Turkey’s finance minister, Mehmet Simsek, has recently announced that the nation’s crypto regulations are in their “final stages.” This development is a critical step towards establishing a regulated environment for crypto asset trading platforms within the country.
According to the report, these impending regulations are designed to mitigate the risks associated with trading in crypto assets.
One of their primary objectives is to facilitate Turkey’s removal from the Financial Action Task Force’s (FATF) “grey list,” which identifies countries with insufficient measures against money laundering and terrorist financing.
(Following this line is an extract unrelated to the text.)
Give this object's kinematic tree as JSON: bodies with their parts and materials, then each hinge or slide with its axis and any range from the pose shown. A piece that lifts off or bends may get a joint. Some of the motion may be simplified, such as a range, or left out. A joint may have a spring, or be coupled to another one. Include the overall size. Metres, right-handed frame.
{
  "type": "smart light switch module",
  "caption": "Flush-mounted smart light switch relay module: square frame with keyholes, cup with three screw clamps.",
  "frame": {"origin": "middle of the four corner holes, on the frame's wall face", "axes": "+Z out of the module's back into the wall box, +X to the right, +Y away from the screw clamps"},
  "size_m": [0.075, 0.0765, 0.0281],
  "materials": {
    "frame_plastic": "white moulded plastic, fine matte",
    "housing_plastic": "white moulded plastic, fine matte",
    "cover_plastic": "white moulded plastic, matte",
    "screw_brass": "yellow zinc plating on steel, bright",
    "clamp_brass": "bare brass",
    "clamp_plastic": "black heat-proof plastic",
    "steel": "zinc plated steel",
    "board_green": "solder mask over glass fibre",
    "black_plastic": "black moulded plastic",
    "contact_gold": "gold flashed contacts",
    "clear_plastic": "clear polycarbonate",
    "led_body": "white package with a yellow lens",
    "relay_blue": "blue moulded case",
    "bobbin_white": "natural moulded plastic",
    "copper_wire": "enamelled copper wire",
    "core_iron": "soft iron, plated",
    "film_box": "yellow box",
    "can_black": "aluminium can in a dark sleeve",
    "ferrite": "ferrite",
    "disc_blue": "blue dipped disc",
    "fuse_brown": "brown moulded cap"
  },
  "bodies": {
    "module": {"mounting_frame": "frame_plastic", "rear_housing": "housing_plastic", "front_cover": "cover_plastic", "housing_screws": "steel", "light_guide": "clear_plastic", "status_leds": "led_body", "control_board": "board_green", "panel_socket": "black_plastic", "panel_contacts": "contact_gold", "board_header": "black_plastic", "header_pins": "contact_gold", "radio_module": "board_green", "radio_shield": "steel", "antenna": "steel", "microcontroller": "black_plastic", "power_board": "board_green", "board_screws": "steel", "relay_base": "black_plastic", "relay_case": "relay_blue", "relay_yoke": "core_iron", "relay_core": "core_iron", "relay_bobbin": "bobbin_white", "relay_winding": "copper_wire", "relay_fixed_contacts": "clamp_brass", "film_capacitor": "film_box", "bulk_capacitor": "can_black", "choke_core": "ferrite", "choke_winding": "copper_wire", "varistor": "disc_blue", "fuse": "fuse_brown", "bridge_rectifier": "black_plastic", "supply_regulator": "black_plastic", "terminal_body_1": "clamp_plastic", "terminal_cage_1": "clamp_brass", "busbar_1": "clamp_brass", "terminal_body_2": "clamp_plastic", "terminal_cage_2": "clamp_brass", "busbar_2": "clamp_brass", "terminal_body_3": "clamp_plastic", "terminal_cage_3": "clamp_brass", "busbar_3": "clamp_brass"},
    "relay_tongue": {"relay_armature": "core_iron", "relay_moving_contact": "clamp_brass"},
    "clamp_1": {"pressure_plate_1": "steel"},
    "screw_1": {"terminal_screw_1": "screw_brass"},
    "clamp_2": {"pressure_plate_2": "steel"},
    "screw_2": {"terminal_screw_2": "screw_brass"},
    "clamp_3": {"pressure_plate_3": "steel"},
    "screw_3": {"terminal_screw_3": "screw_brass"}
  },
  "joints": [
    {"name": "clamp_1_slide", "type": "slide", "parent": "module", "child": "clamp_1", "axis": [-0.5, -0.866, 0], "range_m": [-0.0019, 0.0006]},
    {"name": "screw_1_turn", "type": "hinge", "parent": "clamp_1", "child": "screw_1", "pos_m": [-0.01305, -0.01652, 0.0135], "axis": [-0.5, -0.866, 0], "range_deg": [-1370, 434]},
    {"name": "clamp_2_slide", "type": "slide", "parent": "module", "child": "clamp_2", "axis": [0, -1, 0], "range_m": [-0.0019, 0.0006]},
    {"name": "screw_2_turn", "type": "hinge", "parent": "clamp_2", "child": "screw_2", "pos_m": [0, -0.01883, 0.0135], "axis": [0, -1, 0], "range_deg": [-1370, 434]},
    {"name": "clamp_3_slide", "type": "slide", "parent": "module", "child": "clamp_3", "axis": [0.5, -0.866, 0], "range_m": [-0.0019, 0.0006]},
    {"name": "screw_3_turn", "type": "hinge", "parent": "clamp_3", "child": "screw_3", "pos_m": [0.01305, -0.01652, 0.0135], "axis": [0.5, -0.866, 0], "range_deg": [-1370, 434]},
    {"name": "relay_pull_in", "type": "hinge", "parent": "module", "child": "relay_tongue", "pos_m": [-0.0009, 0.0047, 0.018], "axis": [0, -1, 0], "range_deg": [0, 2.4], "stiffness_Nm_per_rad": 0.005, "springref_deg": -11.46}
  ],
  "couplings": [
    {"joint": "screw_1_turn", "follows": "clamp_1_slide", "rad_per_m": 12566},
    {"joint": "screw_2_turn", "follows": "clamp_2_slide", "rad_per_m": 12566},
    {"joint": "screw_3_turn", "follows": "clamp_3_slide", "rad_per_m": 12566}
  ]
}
Simsek emphasized this in his statement, underlining the country’s effort to align with global financial security standards.
Establishing A Regulated Crypto Trading Environment
The proposed regulations outline a licensing framework for digital currency asset trading platforms overseen by Turkey’s Capital Markets Board (CMB). This framework will introduce minimum operating standards, including specific requirements for founders and managers, organizational obligations, and capital stipulations.
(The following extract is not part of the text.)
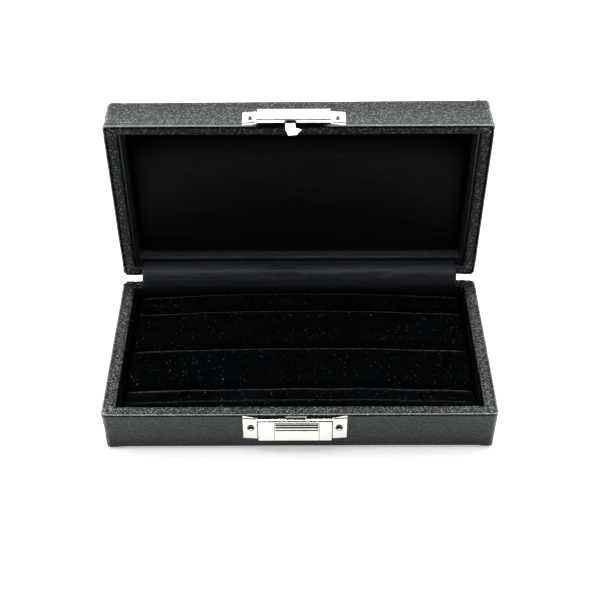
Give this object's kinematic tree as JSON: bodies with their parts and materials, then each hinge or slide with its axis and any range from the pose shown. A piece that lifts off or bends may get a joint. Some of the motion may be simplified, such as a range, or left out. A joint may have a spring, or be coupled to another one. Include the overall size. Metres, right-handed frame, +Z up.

As reported by Reuters, Simsek’s announcement reflects Turkey’s approach to integrating crypto assets into its regulated financial landscape.
Notably, this regulatory move comes against Turkey’s significant position in the global crypto market. The country ranked fourth worldwide in raw crypto transaction volumes, trailing only behind the US, India, and the UK, as per Chainalysis’s report.
According to Reuters, the surge in digital currency transactions within Turkey has been primarily attributed to the nation’s struggle with high inflation and the lira’s depreciation against the dollar.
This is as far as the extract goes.